DEM Parti olarak Türkiye ve Kürdistan’daki sorunları çözmek için mücadeleye devam edeceklerini belirten Hatimoğulları, sözlerini şöyle sürdürdü: “Bugün adaletsizliklerden bahsedilecekse, bunların en başında cezaevleri gelir. Bugün tecrit en ağır şekilde devam etmektedir. İnsanlar düşüncelerinden dolayı, fikir özgürlüğü kapsamında söylediklerinden dolayı cezaevindeler. Bugün cezaevleri birer işkencehaneye dönmüş durumda. İmralı tecridi hala devam etmektedir. 4 parça Kürdistan'da Kürt sorununun barışçıl ve demokratik yöntemlerle çözülmesindeki ısrarımızdan ve bu konudaki adalet talebimizden asla vazgeçmeyeceğiz.

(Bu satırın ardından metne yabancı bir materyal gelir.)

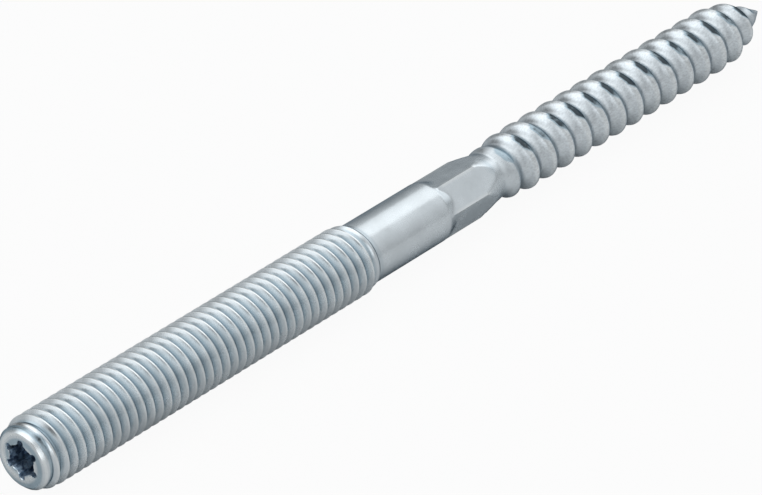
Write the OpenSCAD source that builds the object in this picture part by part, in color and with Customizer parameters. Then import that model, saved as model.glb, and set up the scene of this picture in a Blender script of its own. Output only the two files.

Anadilini her yerde özgürce konuşmak bir haktır. Bugün Kürt'ün düğününe dahi müdahale eden anlayışı asla kabul etmeyeceğiz. Bu adaletsizliğine karşı adalet mücadelesi vermeye, dilimizi her yerde özgürce konuşmaya, geleneksel kıyafetlerimizi her yerde özgürce giyinmeye, düğünlerimizde Kürtçe müzikle halay çekmeye devam edeceğiz. Bunu ne Erdoğan'ın gözaltıları, ne İçişleri Bakanı’nın verdiği talimatlar değiştiremez. Bugüne kadar az mı cezaevi gördük? Bugüne kadar az mı işkence gördük? Bugüne kadar az mı tehcir gördük? Bunların hepsini Kürdistan coğrafyasındaki halklarımız yaşadı. Geri adım atıldı mı? Asla atılmadı. Şimdide de geri adım atılmayacak. Biz bu buluşmalarımızda bir yandan bu sorunları tespit edeceğiz, bir yandan da sizleri dinleyeceğiz. Sizleri dinlemek, sorunları yerinde tespit etmek ve çözüm projelerimizi konuşmak, aynı zamanda bunun kazanıma dönüşmesi için mücadelemizi hep birlikte daha güçlü bir şekilde vermek için bu buluşmaları yapmaya devam edeceğiz.”
 
Hatimoğulları’nın konuşmasının ardından kurulan divanda emekçilerin sorun ve talepleri dinlendi.